MacVim is what I mostly use. I tried removing and reinstalling vim/MacVim with the client-server option. I get further, but still no cigar. I now see:
Exception while closing VIm: No display: Send failed.
Caught exception: No display: Send expression failed.
As you've guessed gvim invokes macvim. If I change 'gvim' to 'vim' I can invoke vim but get the above message, anyhow. I can confirm with both vim and MacVim I see "+clientserver" after running ":version"
Right, what I gather from my research is that macvim supports clientserver if the GUI is running but not when running on the console. VIm traditionally uses a some X11 stuff to do the clientserver communication, and it appears macvim does it somehow differently. Out of curiosity, does
gvim --servername test
and/or
mvim --servername test
give you errors?
if the first one gives you the error (with the unknown option argument), and the second one works I'm guessing gvim is a wrapper of some sort, and we can probably use mvim.

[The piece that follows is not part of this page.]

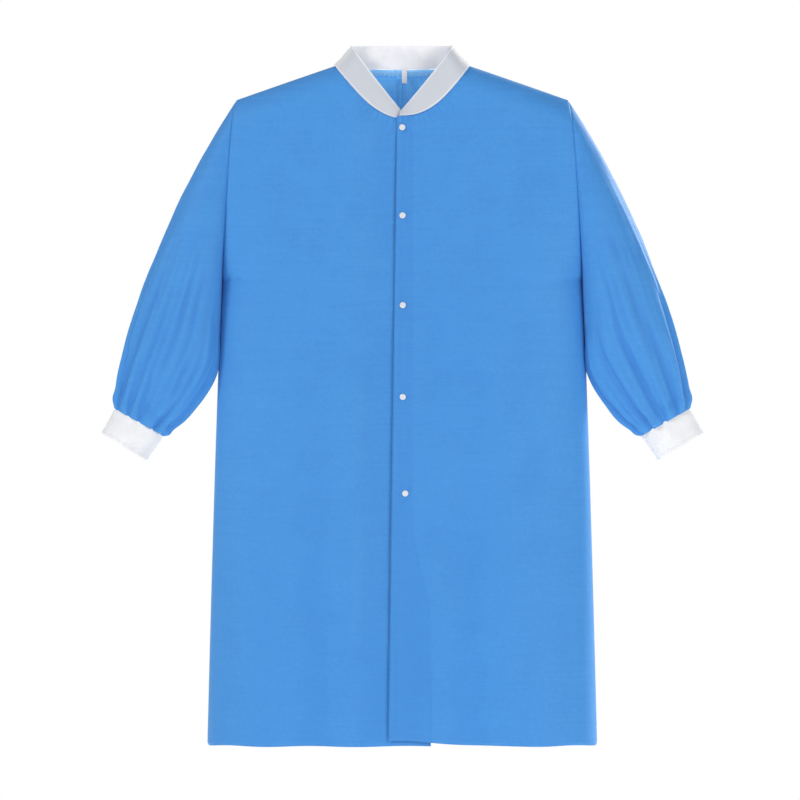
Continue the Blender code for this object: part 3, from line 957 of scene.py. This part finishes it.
def sleeve_cloth(side, cloth):
    depth = GATHER_DEPTH

    def place(u, v):
        return sleeve_form(side, u % 1.0, v, SLEEVE_SEED[side], depth)
    obj = grid_piece(f"{SIDE_NAME[side]}_sleeve_cloth", SLEEVE_COLUMNS, SLEEVE_ROWS, place,
                     None, cloth, flip=side < 0, closed=True, layers=armhole_painted_shadow)
    gather_by_simulation(obj, side)
    shade_hollows(obj, *SLEEVE_HOLLOWS)
    obj.modifiers.new("smooth", "SUBSURF").levels = 1
    thickness = obj.modifiers.new("thickness", "SOLIDIFY")
    thickness.thickness = CLOTH
    thickness.offset = -1
    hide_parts(f"{SIDE_NAME[side]}_sleeve")
    bend_with_arm(obj)


RIB_RISE = 0.10 * MM
CUFF_RIBS = 96
CUFF_TINT = 0.30
CUFF_TUCK = 0.05          # share of the cuff that starts inside the sleeve's end
COLLAR_RIBS = 16
COLLAR_COLUMNS = 260
SIDE_NECK = 0.42          # share of the collar half from the centre back to the side neck


def cuff_knit(side, yarn):
    """Rib knit tube: the ribs run along the wrist, the end is folded, the top is gathered in."""
    outer_top, inner_top = Vector(SLEEVE_OUTER[-1]), Vector(SLEEVE_INNER[-1])
    outer_end, inner_end = (Vector(point) for point in CUFF_END)
    lean = (outer_top - inner_top).normalized()

    def place(u, v, outer):
        angle = 2 * math.pi * u
        across = (1 - math.cos(angle)) / 2
        down = mix(-CUFF_TUCK, 1.0, v)
        point = outer_top.lerp(outer_end, down).lerp(inner_top.lerp(inner_end, down), across)
        bead = 0.8 * MM * smooth((v - 0.86) / 0.06) * (1 - 0.9 * smooth((v - 0.96) / 0.04))
        seam = -0.9 * MM * smooth((0.16 - v) / 0.12)
        fold = 0.6 * MM * math.sin(3 * angle + 2.0 * side) * (0.4 + 0.6 * v)
        push = bead + seam + fold
        push += RIB_RISE * math.cos(CUFF_RIBS * angle) if outer else -KNIT
        depth = math.sin(angle) * (CUFF_HALF_DEPTH + push)
        reach = math.cos(angle) * push
        return (side * (point.x + reach * lean.x), -depth, point.y + reach * lean.y)
    obj = shell_piece(f"{SIDE_NAME[side]}_cuff_knit", CUFF_RIBS * 6, 26, place, yarn,
                      flip=side < 0, closed=True, layers=lambda u, v: CUFF_TINT)
    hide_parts(f"{SIDE_NAME[side]}_cuff")
    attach(obj, f"{SIDE_NAME[side]}_arm")


# ---------------------------------------------------------------- collar

def collar_frame(side, along):
    """Foot and top of the band: along is 0 at the centre back and 1 in front."""
    if along < SIDE_NECK:
        x = NECK_X * math.sin(math.pi / 2 * along / SIDE_NECK) ** 0.92
        foot_z = back_neckline_z(x)
        foot = Vector((x, back_form(x, foot_z), foot_z + 0.3 * MM))
        rise = mix(COLLAR_TOP_Z, COLLAR_SIDE_Z, (x / NECK_X) ** 4)
        top = Vector((x * COLLAR_TOP_X / NECK_X, foot.y * COLLAR_LEAN, rise))
        return Vector((side * foot.x, foot.y, foot.z)), Vector((side * top.x, top.y, top.z))
    share = (along - SIDE_NECK) / (1 - SIDE_NECK)
    share = mix(share, 1 - math.cos(math.pi / 2 * share), 0.35)
    tip = COLLAR_TIP_X[side]
    x = mix(side * NECK_X, tip, share)
    neck = neckline_z(x, side)
    depth = front_form(x, neck) + (lap_step(x, neck) if side < 0 else 0.0)
    foot = Vector((x, depth, neck + 0.3 * MM))
    fall = (COLLAR_SIDE_Z - COLLAR_TIP_Z) * share ** 0.92
    top = Vector((mix(side * COLLAR_TOP_X, tip, share), foot.y * COLLAR_LEAN,
                  COLLAR_SIDE_Z - fall))
    return foot, top


def rolled_edge(v):
    """1 on the raised yarns along the two long edges of the band."""
    return max(bell(v - 0.97, 0.05), bell(v - 0.03, 0.05))


def collar_knit(side, yarn):
    def place(u, v, outer):
        foot, top = collar_frame(side, u)
        ahead = collar_frame(side, min(u + 0.01, 1.0))[0]
        behind = collar_frame(side, max(u - 0.01, 0.0))[0]
        out = ((top - foot).cross(ahead - behind) * side).normalized()
        push = 0.3 * MM * rolled_edge(v) + 0.6 * MM * math.sin(math.pi * v)
        push += KNIT + RIB_RISE * math.cos(2 * math.pi * COLLAR_RIBS * v) if outer else 0.0
        flare = 2.6 * MM * smooth((0.35 - v) / 0.35) * bell(foot.x - side * NECK_X, 0.03)
        wave = 0.7 * MM * math.sin(foot.x / 0.0065) * smooth(foot.y / 0.02) * (1 - v)
        return foot.lerp(top, v) + out * push + Vector((side * flare, 0, wave))

    # Darker, bluish grey on the front arms, half as much on the rolled edges
    def tint(u, v):
        front = smooth((u - 0.40) / 0.08)
        return 0.92 * front * (1 - 0.5 * rolled_edge(v))
    # The back band's inner face gets a painted glow that fades out towards the front arms
    obj = shell_piece(f"{SIDE_NAME[side]}_collar_knit", COLLAR_COLUMNS, COLLAR_RIBS * 5, place, yarn,
                      flip=side > 0, layers=tint, painted_glow=lambda u: 0.5 - 0.5 * smooth((u - 0.35) / 0.1))
    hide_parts(*(["collar_left", "collar_back"] if side > 0 else ["collar_right"]))
    bend_with_flap(obj)


# ---------------------------------------------------------------- inner seams and label

def zigzag(place, length, width, pitch):
    """Points that swing across a path: place(along) gives its centre and its cross direction."""
    count = int(length / pitch)
    points = []
    for step in range(count + 1):
        center, across = place(step / count)
        points.append(center + across * (width / 2 if step % 2 else -width / 2))
    return points


SCALLOP = 6.6 * MM        # pitch of the overlock stitches on the neck seam
NECK_TAPE = 8.5 * MM
SEAM_CLOTH = 0.5 * MM


def neck_seam(cloth, cotton):
    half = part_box("neck_tape")[1].x

    def place(u, v):
        x = mix(-half, half, u)
        z = back_neckline_z(x) - 1.0 * MM - NECK_TAPE * v
        wave = math.sin(2 * math.pi * x / SCALLOP)
        z += 0.6 * MM * wave * v
        return x, back_form(x, z) - CLOTH - 1.6 * MM + 0.3 * MM * wave * v, z
    tape = grid_piece("neck_seam_tape", 240, 8, place, SEAM_CLOTH, cloth, painted_glow=neck_painted_glow)
    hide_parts("neck_tape")
    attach(tape, "coat_body")

    def line(along):
        x = mix(-half + 1.0 * MM, half - 1.0 * MM, along)
        z = back_neckline_z(x) - 1.0 * MM - NECK_TAPE * 0.55
        return (Vector((x, back_form(x, z) - CLOTH - 2.6 * MM, z)), Vector((0, 0, 1)))
    stitches = thread("neck_overlock_thread", zigzag(line, 2 * half, 5.6 * MM, SCALLOP / 4),
                      0.45 * MM, cotton)
    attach(stitches, "coat_body")

    def tab(u, v):
        z = mix(-0.0045, -0.0115, v)
        x = mix(-0.0120, -0.0095, u) + 0.4 * MM * math.sin(4 * v)
        return x, back_form(x, z) - CLOTH - 3.4 * MM - 0.3 * MM * math.sin(5 * v), z
    tail = grid_piece("thread_tail_tab", 4, 12, tab, 0.3 * MM, cotton)
    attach(tail, "coat_body")


def back_seam(cloth, cotton):
    low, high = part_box("center_back_seam")

    def place(u, v):
        x = mix(low.x, high.x, u)
        z = mix(high.z, low.z, v)
        wave = 0.25 * MM * math.sin(z / 0.0035) * (1 - u)
        return x, back_form(x, z) - CLOTH - 2.6 * MM + wave, z
    tape = grid_piece("center_back_seam_tape", 6, 260, place, SEAM_CLOTH, cloth,
                      painted_glow=neck_painted_glow)
    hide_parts("center_back_seam")
    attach(tape, "coat_body")

    def line(along):
        z = mix(high.z - 1 * MM, low.z + 1 * MM, along)
        x = low.x + 2.2 * MM
        return Vector((x, back_form(x, z) - CLOTH - 3.6 * MM, z)), Vector((1, 0, 0))
    stitches = thread("back_overlock_thread", zigzag(line, high.z - low.z, 4.0 * MM, 1.8 * MM),
                      0.22 * MM, cotton)
    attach(stitches, "coat_body")


def label(fabric):
    """A blank satin loop, folded at the bottom and sewn into the neck seam."""
    low, high = LABEL
    middle_y = (low.y + high.y) / 2
    length = high.z - low.z
    loop = 1.1 * MM

    def place(u, v):
        x = mix(low.x, high.x, u)
        run = v * (2 * length + math.pi * loop)
        sway = 0.6 * MM * math.sin(math.pi * (u - 0.5) * 0.8)
        if run < length:
            return x, middle_y - loop + sway, high.z - run
        if run < length + math.pi * loop:
            angle = (run - length) / loop
            return x, middle_y - loop * math.cos(angle) + sway, low.z - loop * math.sin(angle)
        return x, middle_y + loop + sway, low.z + (run - length - math.pi * loop)
    obj = grid_piece("size_label_loop", 12, 70, place, 0.22 * MM, fabric)
    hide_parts("size_label")
    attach(obj, "label")


# ---------------------------------------------------------------- snaps

CAP_PROFILE = ((0, 1.35), (1.2, 1.25), (1.7, 0.95), (2.1, 0.95), (2.6, 1.45), (3.6, 1.40),
               (4.3, 1.10), (4.75, 0.65), (4.8, 0.3), (1.2, 0.3), (1.2, -2.9), (0, -2.9))
SOCKET_PROFILE = ((1.5, -2.4), (4.5, -2.4), (4.5, -3.5), (4.1, -4.0), (3.2, -4.0), (3.0, -3.7),
                  (2.7, -3.7), (2.4, -4.0), (2.4, -3.1), (1.5, -3.1), (1.5, -2.4))
STUD_PROFILE = ((0, -3.5), (1.5, -3.45), (1.9, -3.6), (2.1, -3.85), (1.9, -4.15), (2.0, -4.3),
                (4.2, -4.3), (4.5, -4.6), (4.5, -5.3), (1.5, -5.3), (1.5, -4.2), (0, -4.2))
BACK_PROFILE = ((0, -4.5), (1.2, -4.5), (1.2, -8.0), (4.5, -8.0), (4.5, -8.5), (4.2, -8.9),
                (2.0, -8.9), (1.8, -8.7), (0, -8.7))


def snap_matrix(x, drop):
    """The snap's frame: origin on the over front's face, Z along the outward normal."""
    step = 0.005
    z = -drop
    normal = Vector(((front_form(x + step, z) - front_form(x - step, z)) / (2 * step), -1.0,
                     (front_form(x, z + step) - front_form(x, z - step)) / (2 * step)))
    turn = normal.to_track_quat("Z", "Y").to_matrix().to_4x4()
    return Matrix.Translation((x, front_form(x, z) - 0.8 * MM, z)) @ turn


def snaps(plastic):
    kinds = (("cap", CAP_PROFILE, "left_flap"), ("socket", SOCKET_PROFILE, "left_flap"),
             ("stud", STUD_PROFILE, "right_flap"), ("back", BACK_PROFILE, "right_flap"))
    for number, (x, drop) in enumerate(SNAP_PLACES, start=1):
        for kind, profile, body in kinds:
            obj = turned(f"snap_{kind}_{number}_moulded", profile, snap_matrix(x, drop), plastic)
            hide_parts(f"snap_{kind}_{number}")
            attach(obj, body)


# ---------------------------------------------------------------- assembly

BLUE = (0.054, 0.262, 0.620)
BLUE_DEEP = (0.030, 0.165, 0.520)
BLUE_PALE = (0.068, 0.290, 0.640)
# A lighter copy of the blue for the inside faces and inside tapes: painted light, as if lit through the
# single layer
BLUE_INSIDE_LIT = (0.150, 0.480, 0.860)
PALE_EDGE = (0.230, 0.530, 0.840)
YARN = (0.88, 0.87, 0.865)
YARN_SHADE = (0.47, 0.50, 0.56)
PLASTIC = (0.64, 0.66, 0.69)
PLASTIC_SHADE = (0.52, 0.56, 0.62)
SATIN = (0.92, 0.92, 0.92)
SATIN_SHADE = (0.78, 0.78, 0.80)
PALE_THREAD = (0.50, 0.74, 0.93)
PALE_THREAD_SHADE = (0.34, 0.60, 0.88)
BLUE_THREAD = (0.07, 0.30, 0.66)
BLUE_THREAD_SHADE = (0.05, 0.22, 0.55)
SATIN_PITCH = 900
THREAD_PITCH = 1400

make_camera()
make_studio()
blue = nonwoven("blue_nonwoven", BLUE, BLUE_DEEP, BLUE_PALE)
white_knit = knit("white_rib_knit", YARN, YARN_SHADE)
plastic = moulded("snap_plastic_white", PLASTIC, PLASTIC_SHADE)
satin = woven("label_satin", SATIN, SATIN_SHADE, SATIN_PITCH)
cotton = woven("pale_thread", PALE_THREAD, PALE_THREAD_SHADE, THREAD_PITCH)
blue_thread = woven("blue_thread", BLUE_THREAD, BLUE_THREAD_SHADE, THREAD_PITCH)
# The cloth's inside wears the lit copy of the blue, with the painted glow on top
blue_inside_lit = nonwoven("blue_nonwoven_inside_lit", BLUE_INSIDE_LIT, BLUE, BLUE_INSIDE_LIT)
pale_blue = nonwoven("seam_allowance", PALE_EDGE, BLUE_INSIDE_LIT, PALE_EDGE)

for side in (1, -1):
    front_cloth(side, blue)
    facing_cloth(side, blue)
    back_cloth(side, blue, blue_inside_lit)
    sleeve_cloth(side, blue)
    cuff_knit(side, white_knit)
    collar_knit(side, white_knit)
neck_seam(pale_blue, cotton)
back_seam(blue_inside_lit, blue_thread)
label(satin)
snaps(plastic)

I'm sorry for all the back and forth.
No apologies necessary! To be thorough, I first ensure there's no Vim/MacVim process running, i.e.,
ps aucx | grep -i vim
Returns an empty result. Then
gvim --servername test
Launches a process for Vim and MacVim, and no errors returned. Without quitting those, running
mvim --servername test
Launches a new Vim process. From the Mac UI side, it simply adds a new buffer/window to MacVim. Again, no CLI errors.
I think I'm onto something, with the macvim client/server stuff not working in the console version, I think the issue is the vim-send and vim-expr functions where I have assumed the cli version can send messages to the gui version. Could you change the two lines:
proc vim-send {name msg} { exec vim --servername $name --remote-send $msg }
proc vim-expr {name expr} { exec vim --servername $name --remote-expr $expr }
change exec vim
to exec gvim
, i.e. make them read:
proc vim-send {name msg} { exec gvim --servername $name --remote-send $msg }
proc vim-expr {name expr} { exec gvim --servername $name --remote-expr $expr }
And see if that helps?
That more than helps — that made all the difference. I am responding using your vim integration now to type my update into the comment field. Fantastic, thank you!
Excellent, I'll run a few tests to make sure it runs well on linux as well, and I can't see why it shouldn't, if that works I'll just use that instead.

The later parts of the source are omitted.